Beer saved many lives at the Hotel des Mille Collines. Recognizing that the price of drinks could only go up in the embattled city, the caretaker manager Paul Rusesabagina worked through diverse middlemen to keep the hotel cellars well stocked. This trade, by which he also arranged for enough sweet potatoes and rice to keep his guests from starvation, required extensive dealings with the military command, and Paul took advantage of the contacts. “I was using drinks to corrupt people,” he told me, and laughed, because the people he was corrupting were Hutu Power leaders, and what he meant by corrupting them was feeding them liquor so they wouldn’t kill the refugees under his roof. “I gave drinks and sometimes I even gave money,” he said. Major General Augustin Bizimungu, the commander of the FAR, was one of many regular, unsavory visitors to the hotel whom Paul kept well lubricated. “Everybody came,” Paul said. “I had what they wanted. That was not my problem. My problem was that nobody should be taken out of my hotel.”

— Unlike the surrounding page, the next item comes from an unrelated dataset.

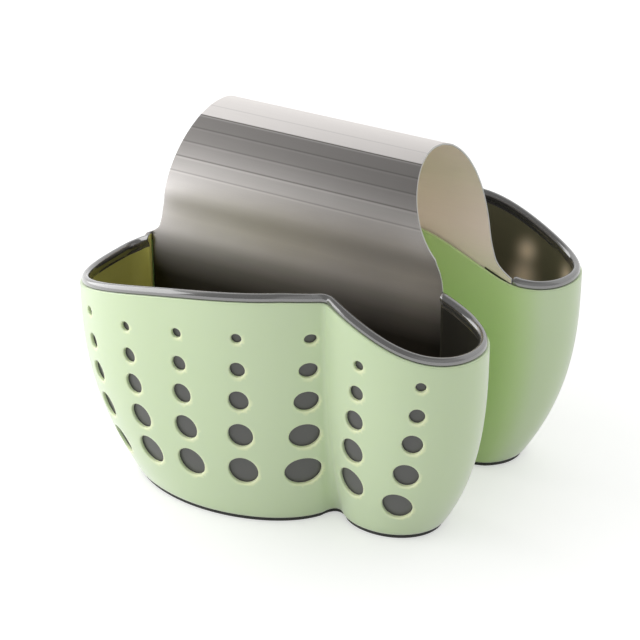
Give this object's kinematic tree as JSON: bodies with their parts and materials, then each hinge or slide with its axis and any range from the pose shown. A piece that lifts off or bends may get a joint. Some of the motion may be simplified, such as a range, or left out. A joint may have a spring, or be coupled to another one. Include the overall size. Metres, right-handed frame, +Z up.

Paul is a mild-mannered man, sturdily built and rather ordinary-looking—a bourgeois hotel manager, after all—and that is how he seemed to regard himself as well, as an ordinary person who did nothing extraordinary in refusing to cave in to the insanity that swirled around him. “People became fools. I don’t know why,” he said to me. “I kept telling them, ‘I don’t agree with what you’re doing,’ just as openly as I’m telling you now. I’m a man who’s used to saying no when I have to. That’s all I did—what I felt like doing. Because I never agree with killers. I didn’t agree with them. I refused, and I told them so.” Many Rwandans didn’t agree with the genocide, of course, but many overcame their disagreements and killed, while many more simply saved their own skins. Paul sought to save everybody he could, and if that meant negotiating with everybody who wanted to kill them—so be it.